D3.1 Status report on the review of new data sources and methods

Summary
This deliverable is part of WP3 within the STORM project. The deliverable provides a literature review of the state-of-the-art and the current knowledge gaps for Big Data analytics, methods and algorithms in the freight sector. The deliverable also reviews relevant applications and concludes with a summary of challenges and opportunities of big data in the freight sector. The main attributes of Big Data include the “5V” concept consisting of volume, velocity, variety, veracity, and value. Big Data, however, remains big bulks of unstructured data that is of no real value unless it is converted into useful information. That is where big data analytics have a big role to apply advanced analytic techniques including data mining, statistical analysis, predictive analytics, etc. on big datasets as new business intelligence practice. It enables the analysis of huge amounts of complex data while harnessing traditional data and tools. It gives promises for exploring the hidden structures of each subpopulation of the data, which is traditionally not feasible and might even be treated as ‘outliers’ when the sample size is small.
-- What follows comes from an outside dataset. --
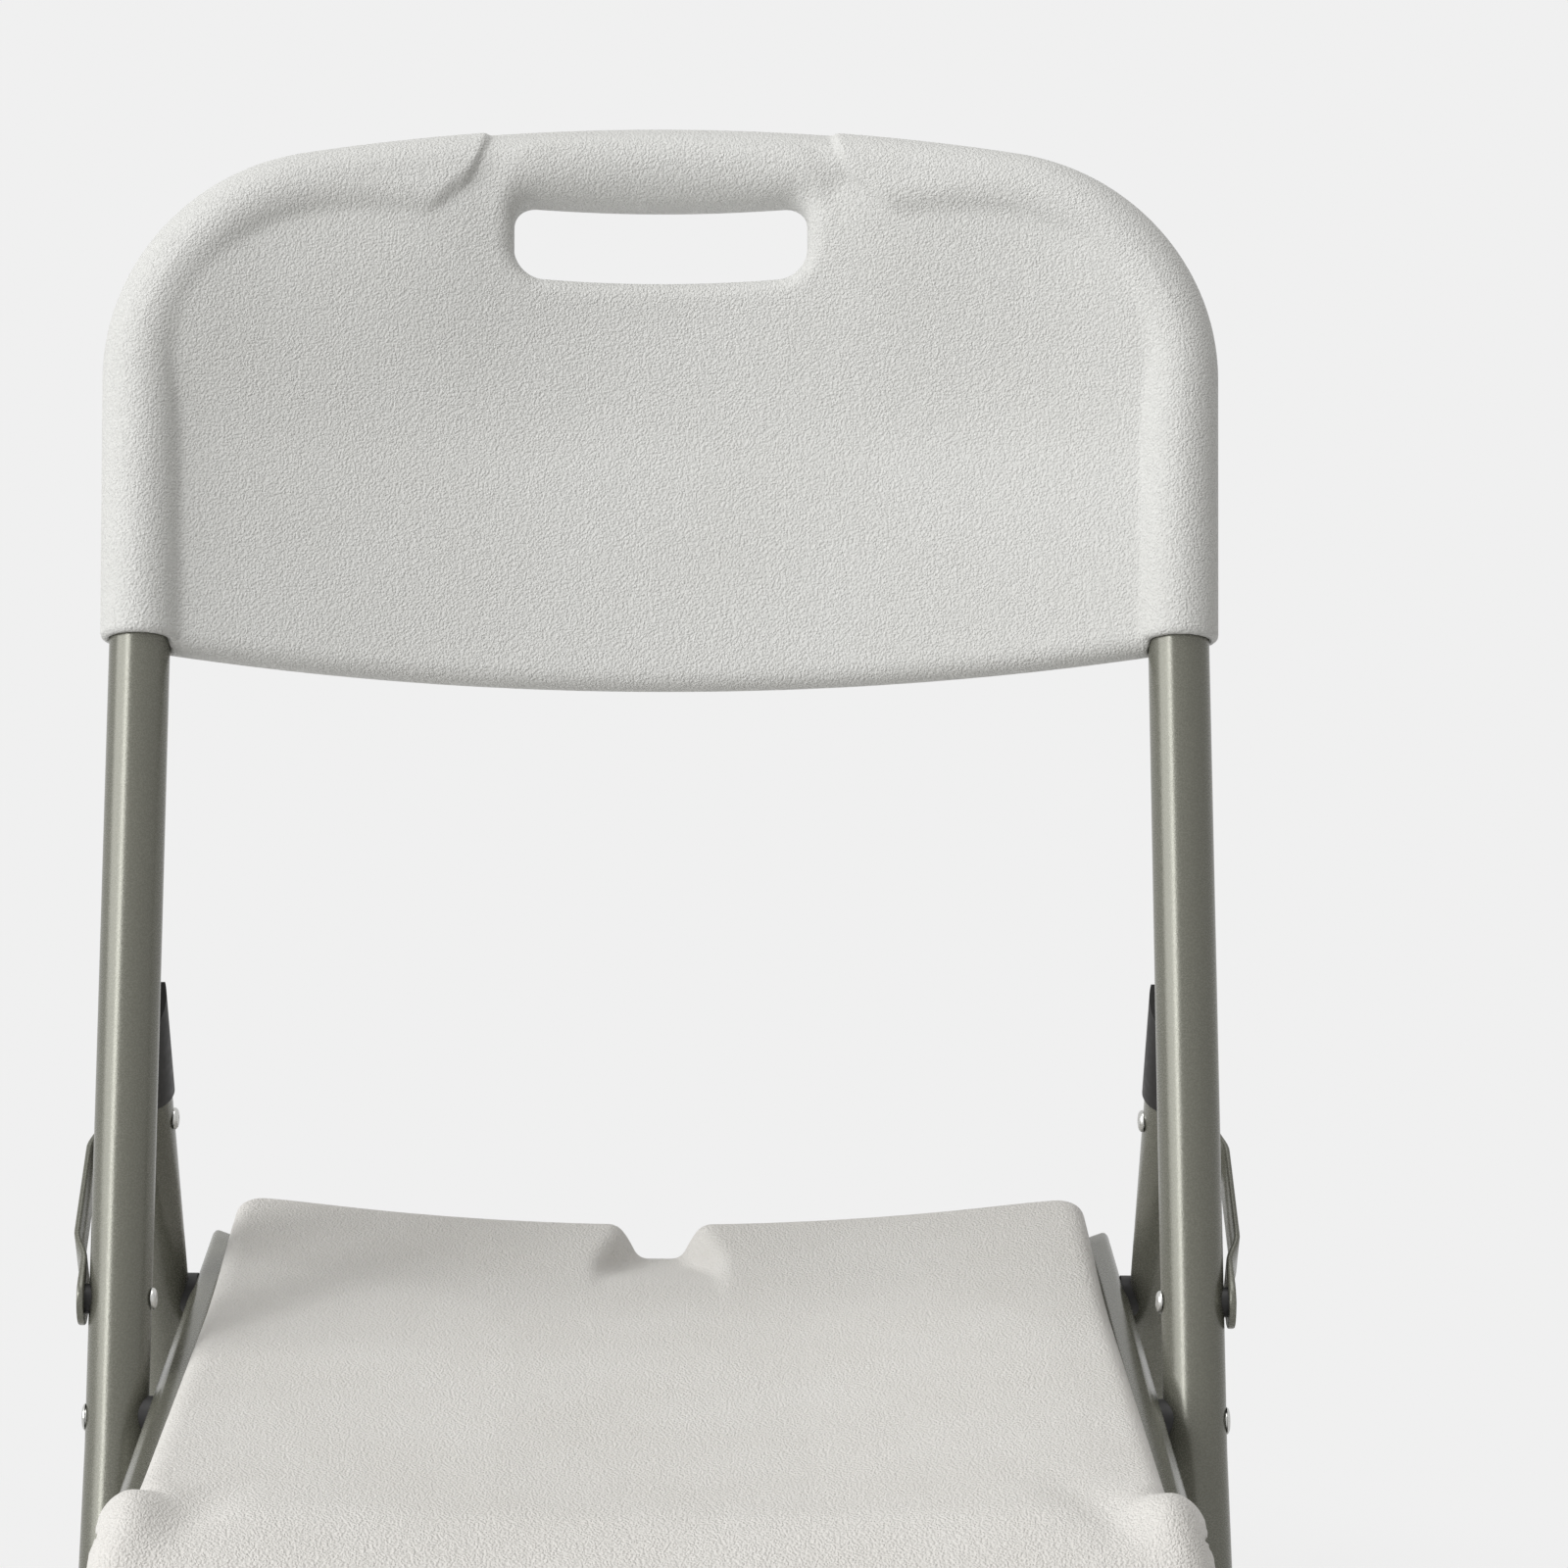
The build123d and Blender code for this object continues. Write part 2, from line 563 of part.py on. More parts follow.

There are a variety of challenges hindering access and utilization of Big Data for freight transport applications due to its nature and unique characteristics, including, but not limited to, data collection, data ownership and accessibility, heterogeneity and standardization, storage, privacy and legal constraints, technical challenges and expertise, quality, validation and representativeness of the data. The lack of awareness or interest in data and data-driven decision-making by senior managers can be a major organizational challenge. Privacy issues often forbid the usage for purposes other than explicitly mentioned in the agreement or contract with the users. Likewise, to share data collected by companies with third parties, individual non-disclosure agreements need to be negotiated which forms a major obstacle in data collaboration and exchange. Finally, we identify few areas for further research including data collection and preparation, data analytics and utilization, and applications to support decision-making categories.